__Stated task__
Each line from the start of the data below through the one containing "import numpy as np" must be reproduced exactly.

__Material provided__
|---|
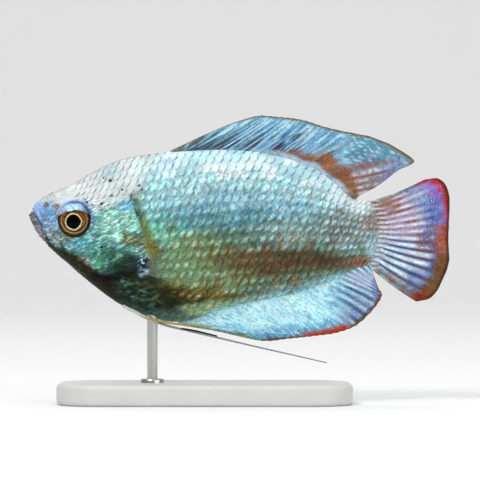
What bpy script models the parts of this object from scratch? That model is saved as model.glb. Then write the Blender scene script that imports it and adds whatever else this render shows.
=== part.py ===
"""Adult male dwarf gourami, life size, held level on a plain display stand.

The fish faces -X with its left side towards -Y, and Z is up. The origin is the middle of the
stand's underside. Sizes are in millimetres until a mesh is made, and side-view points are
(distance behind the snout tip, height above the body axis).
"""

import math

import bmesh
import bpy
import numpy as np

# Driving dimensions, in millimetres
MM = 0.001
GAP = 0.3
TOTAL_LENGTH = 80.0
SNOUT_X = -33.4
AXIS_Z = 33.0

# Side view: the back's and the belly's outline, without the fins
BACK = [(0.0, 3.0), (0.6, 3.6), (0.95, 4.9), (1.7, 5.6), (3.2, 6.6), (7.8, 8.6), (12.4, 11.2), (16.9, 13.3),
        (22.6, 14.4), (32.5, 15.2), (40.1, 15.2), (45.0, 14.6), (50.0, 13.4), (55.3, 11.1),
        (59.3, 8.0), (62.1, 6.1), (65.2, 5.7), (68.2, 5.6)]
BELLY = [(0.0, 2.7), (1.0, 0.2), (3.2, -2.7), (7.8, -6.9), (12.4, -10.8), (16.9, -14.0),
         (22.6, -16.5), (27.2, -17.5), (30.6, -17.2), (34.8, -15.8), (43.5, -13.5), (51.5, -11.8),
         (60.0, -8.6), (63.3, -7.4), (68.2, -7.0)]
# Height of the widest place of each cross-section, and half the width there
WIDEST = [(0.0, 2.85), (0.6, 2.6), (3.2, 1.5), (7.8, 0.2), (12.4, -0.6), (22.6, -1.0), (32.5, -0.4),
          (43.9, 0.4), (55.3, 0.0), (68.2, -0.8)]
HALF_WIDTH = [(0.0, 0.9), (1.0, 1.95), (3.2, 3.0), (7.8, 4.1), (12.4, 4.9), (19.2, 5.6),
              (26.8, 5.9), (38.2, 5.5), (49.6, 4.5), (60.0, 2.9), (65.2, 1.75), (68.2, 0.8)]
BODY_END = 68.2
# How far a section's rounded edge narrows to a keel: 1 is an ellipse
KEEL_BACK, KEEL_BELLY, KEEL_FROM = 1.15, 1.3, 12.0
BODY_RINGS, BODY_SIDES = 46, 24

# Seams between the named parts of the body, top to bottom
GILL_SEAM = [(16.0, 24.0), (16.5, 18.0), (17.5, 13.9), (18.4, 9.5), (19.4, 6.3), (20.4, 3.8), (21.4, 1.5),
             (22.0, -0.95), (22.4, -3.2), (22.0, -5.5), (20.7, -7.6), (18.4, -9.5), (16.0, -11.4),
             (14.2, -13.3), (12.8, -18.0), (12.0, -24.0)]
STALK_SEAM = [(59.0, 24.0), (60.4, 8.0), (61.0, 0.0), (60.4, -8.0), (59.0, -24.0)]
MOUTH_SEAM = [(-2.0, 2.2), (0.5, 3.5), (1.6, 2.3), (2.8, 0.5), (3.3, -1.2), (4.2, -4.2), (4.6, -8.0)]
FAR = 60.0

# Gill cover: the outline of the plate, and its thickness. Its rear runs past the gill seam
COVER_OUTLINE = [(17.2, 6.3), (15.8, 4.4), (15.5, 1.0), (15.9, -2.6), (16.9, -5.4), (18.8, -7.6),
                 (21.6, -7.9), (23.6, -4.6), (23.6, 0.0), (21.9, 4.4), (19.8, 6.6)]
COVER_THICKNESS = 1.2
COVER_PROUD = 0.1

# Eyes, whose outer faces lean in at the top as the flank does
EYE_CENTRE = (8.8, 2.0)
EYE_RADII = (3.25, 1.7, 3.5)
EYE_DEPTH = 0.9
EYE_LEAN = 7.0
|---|
__In response__
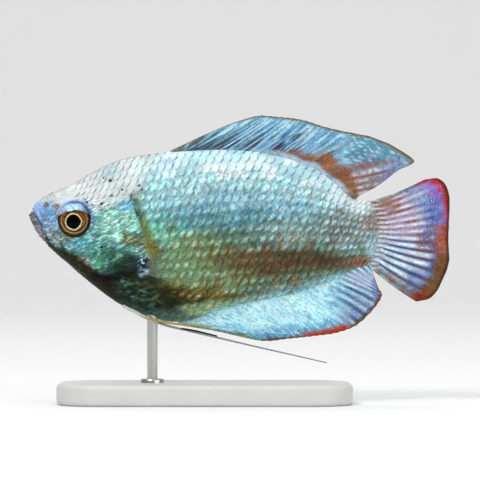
What bpy script models the parts of this object from scratch? That model is saved as model.glb. Then write the Blender scene script that imports it and adds whatever else this render shows.
=== part.py ===
"""Adult male dwarf gourami, life size, held level on a plain display stand.

The fish faces -X with its left side towards -Y, and Z is up. The origin is the middle of the
stand's underside. Sizes are in millimetres until a mesh is made, and side-view points are
(distance behind the snout tip, height above the body axis).
"""

import math

import bmesh
import bpy
import numpy as np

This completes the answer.